Removing barriers to paid work essential to get more women in to paid work

New initiatives to assist greater numbers of women to enter the paid workforce are being welcomed by the Public Service Association (PSA).

In her Opening Statement to Parliament the Prime Minister outlined new support to increase the number of women in the paid workforce, along with other policies to help people to buy their first homes and save for their retirement.

PSA National Secretary Richard Wagstaff said work needs to be made a more practical option for parents.

“It’s hard for families to juggle the demands of work and parenting responsibilities. We know more women want to join the paid workforce and that the labour force participation rate of New Zealand women is low compared to other nations.

“It’s good to see the government is working on the cost and availability of childcare because without this commitment many families will not be able to afford to have both parents at work.

“Increased labour market participation is good for both men and women. It is a driver of economic growth and workers will expect to see a growth dividend reflected in their pay packets.

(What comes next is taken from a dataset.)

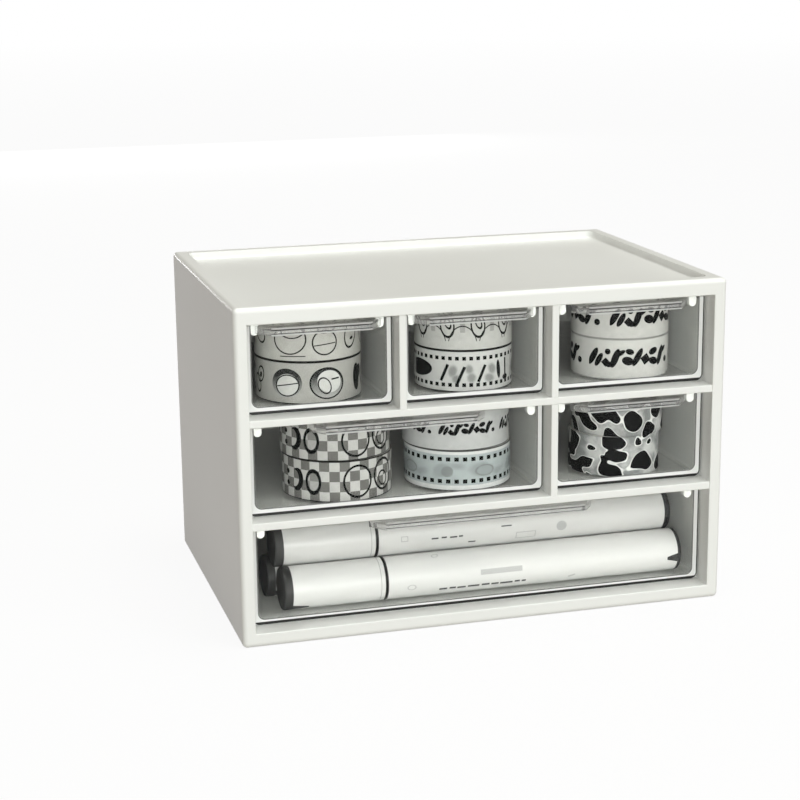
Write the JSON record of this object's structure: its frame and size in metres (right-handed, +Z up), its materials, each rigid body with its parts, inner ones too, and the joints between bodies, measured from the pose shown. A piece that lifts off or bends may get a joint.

“The PSA will be advancing work-life balance measures during collective bargaining and we welcome the Prime Minister’s commitment to help parents balance their work and parenting responsibilities. New Zealand workers already spend more time at work than those from most other nations and a desire for improved work-life balance features regularly in employee surveys.”

Commenting on other plans outlined in the Prime Minister’s statement to encourage a stronger savings culture, Richard Wagstaff said the experience of the State Sector Retirement Savings Scheme shows New Zealanders want to plan for their future.

“The government has shown a lead on superannuation which other employers should follow. Public servants have embraced their new superannuation scheme, with nearly half those eligible signing up in the first year. We are looking forward to a firm commitment from the government to extend the scheme to workers in the health sector and other public agencies which it does not currently cover,” Richard Wagstaff said.